Zunehmend entwickelte sich in den Jahren der gesellschaftlichen Stagnation das Familiendrama zu einem „Protest-Genre“, in dem die Autorinnen und Autoren ansprachen, was nicht direkt gesagt werden konnte, weil es nicht gesagt werden sollte. In ihren Familiengeschichten fragen sie nach dem Platz des Menschen in der sowjetischen Gesellschaft und erzählen von der Vergangenheit, Gegenwart und Zukunft ihres Landes. Lev Tolstoj beginnt seinen Roman Anna Karenina mit dem berühmten Satz „Alle glücklichen Familien ähneln einander, jede unglückliche aber ist auf ihre eigene Art unglücklich.“ Das „Unglück“ der Familien in den Filmen der Nach-Tauwetter-Zeit ist die tragische Diskrepanz zwischen den Wünschen und Möglichkeiten.

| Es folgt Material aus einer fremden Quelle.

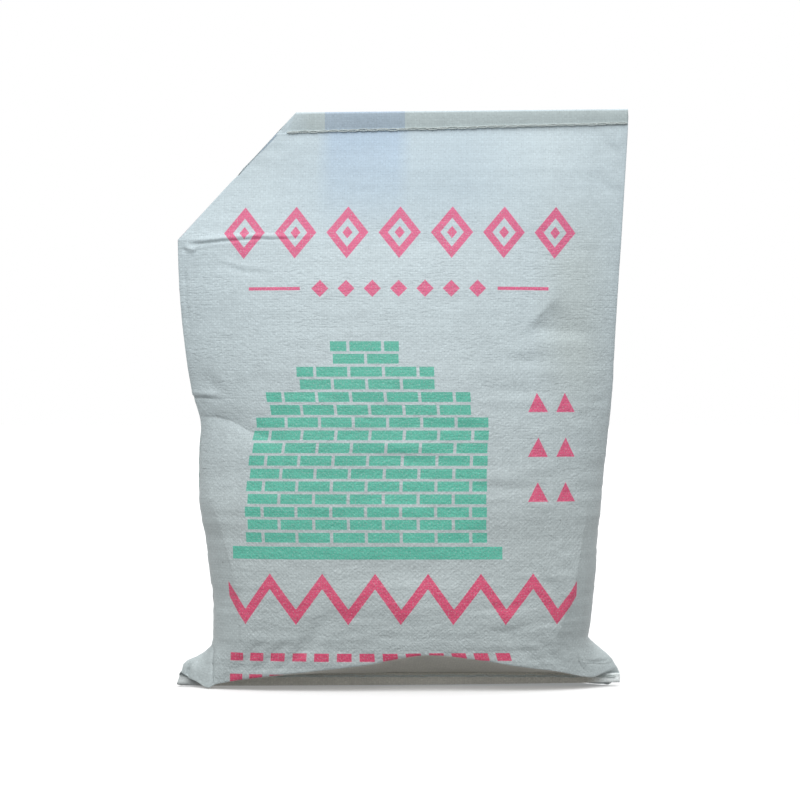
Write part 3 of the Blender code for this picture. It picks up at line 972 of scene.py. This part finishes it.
def new_material(name):
    """A new material, its nodes and its shader."""
    material = bpy.data.materials.new(name)
    material.use_nodes = True
    return material, material.node_tree, material.node_tree.nodes["Principled BSDF"]


def bumpy(tree, shader, height, strength, distance):
    """Gives a material bumps after this Value, up to this distance high."""
    bump = tree.nodes.new("ShaderNodeBump")
    set_inputs(bump, {"Strength": strength, "Distance": distance})
    tree.links.new(height.socket, bump.inputs["Height"])
    tree.links.new(bump.outputs[0], shader.inputs["Normal"])


# The print is a plain pattern. These are its sizes and places on the flat cloth.
PRINT_HALF_WIDTH = 0.182
LOZENGE_PITCH = 0.052
LOZENGE_ROW = 0.452
LOZENGE_HALF_WIDTH = 0.021
LOZENGE_HALF_HEIGHT = 0.026
LOZENGE_RING = 0.56
LOZENGE_CORE = 0.24
LOZENGE_SOFT = 0.03
DOT_ROW = 0.396
DOT_PITCH = 0.026
DOT_HALF = 0.0085
DOTS_END = 0.091
RULE_ENDS = (0.098, 0.150)
RULE_HALF = 0.0018
ZIGZAG_LOW = 0.0735
ZIGZAG_RISE = 1.35
ZIGZAG_HALF = 0.0075
ZIGZAG_END = 0.176
DASH_PITCH = 0.022
DASH = (0.15, 0.80)
DASH_HALF = 0.0042
DASH_ROWS = ((0.0335, -0.176, 0.110), (0.0120, -0.176, -0.020))
MARK_PITCH = 0.030
MARK_ROWS_PITCH = 0.044
MARK_FOOT = 0.010
MARK_HEIGHT = 0.019
MARK_HALF = 0.0105
MARK_TAPER = 0.55
MARKS_ACROSS = (0.120, 0.180)
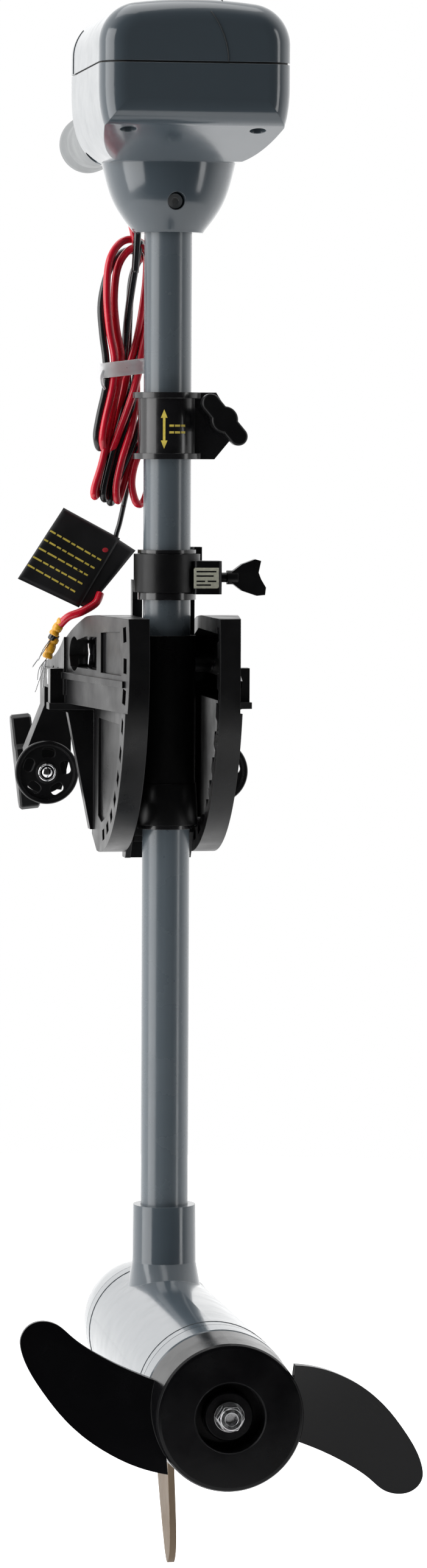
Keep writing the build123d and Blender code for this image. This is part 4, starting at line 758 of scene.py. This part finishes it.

Der Konflikt zwischen dem privaten und öffentlichen Leben erzeugt ein starkes Verlangen, aus der Institution Familie, die die Verbindung zwischen dem Staatlichen und dem Privaten darstellt, auszubrechen.

Die Regisseurinnen Kira Muratova, Lana Gogoberidze und Dinara Asanova wuchsen in der Sowjetunion auf, wo die Gleichberechtigung der Geschlechter früher als andernorts behauptet wurde. Sie erlebten die Diskrepanz zwischen erklärter Absicht und sowjetischer Realität. Ihre Sichtweisen ermöglichen dem Publikum einen direkten Vergleich von geschlechterspezifischen Blicken auf familiäre und gesellschaftliche Probleme im Kino der Sowjetunion zwischen 1966 und 1979, dem Jahr des Einmarschs sowjetischer Truppen in Afghanistan und der zweiten Ölkrise – zwei Ereignisse, die eine entscheidende Rolle beim Zerfall der Sowjetunion spielten. (Konstantin Shavlovsky)

Die Retrospektive Kurze Begegnungen ist Teil des Projekts Russian Seasons, mit dem sich die russische Kultur 2019 in Deutschland präsentiert. Für den Bereich Film haben Peter Bagrov, Leiter der Filmabteilung des Georges Eastman Museum in Rochester, und der Filmkritiker Konstantin Shavlovsky das Programm kuratiert.